James Garfield actually fulfilled the presidential stereotype by being born in a log cabin in Ohio in 1831. His father died when he was 18 months old, leaving the family in relative poverty. Using the rudimentary education at local schools, Garfield was able to work his way through several years in college, finally graduating from Williams in 1856.

He was an active minister of the Disciple of Christ church, and reportedly an effective preacher. Always a religious man, he is reported to have said when he resigned his ministry after election as President, “I resign the highest office in the land to become President.”

 He received a commission as Lieutenant Colonel shortly after the Civil War began, and even with little military training he was successful enough to be brevetted Brigadier General, and was appointed as Chief of Staff to General Rosencrans. He remained loyal to Rosencrans even after he fell into disfavor.

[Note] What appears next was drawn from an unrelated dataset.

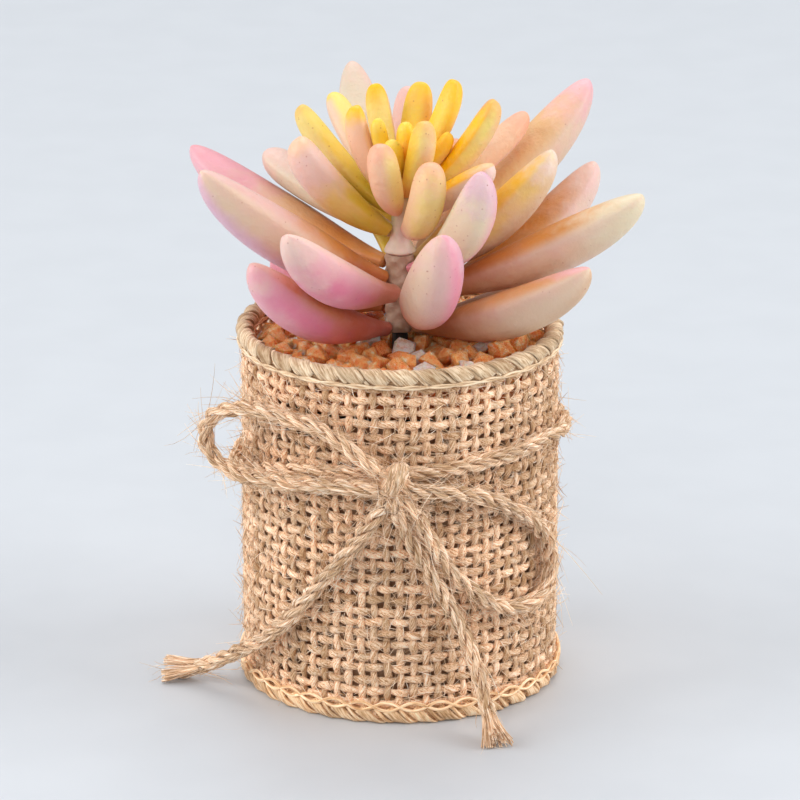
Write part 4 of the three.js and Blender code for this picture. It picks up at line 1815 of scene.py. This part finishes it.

First elected to Congress in 1862 while still in the military, Garfield resigned his commission to take his seat full time in 1863. He went on to serve nine terms in Congress. When the Republican convention stalemated in 1880, he became the compromise candidate for President.

Meanwhile, Charles Guiteau was both a disappointed office seeker and a man who believed he was directed by God. His vision of God’s direction was to kill the President.

Guiteau began to stalk Garfield, and on July 2, 1881, less than four months after Garfield’s inauguration, Guiteau put two bullets in Garfield's back.

Although the shots were not fatal — Garfield lived for 80 days, and many historians believe Garfield died from his medical care rather than the actual shooting — he was unable to govern. He served the second shortest term in this country’s history.

Gordon Williams is a retired history teacher, and a former Teacher of the Year in Trumbull. He is also a past president of Newtown Historical Society. He has spoken many times before local groups, including an annual talk for the Society.

Newtown Historical Society programs are free and open to the public.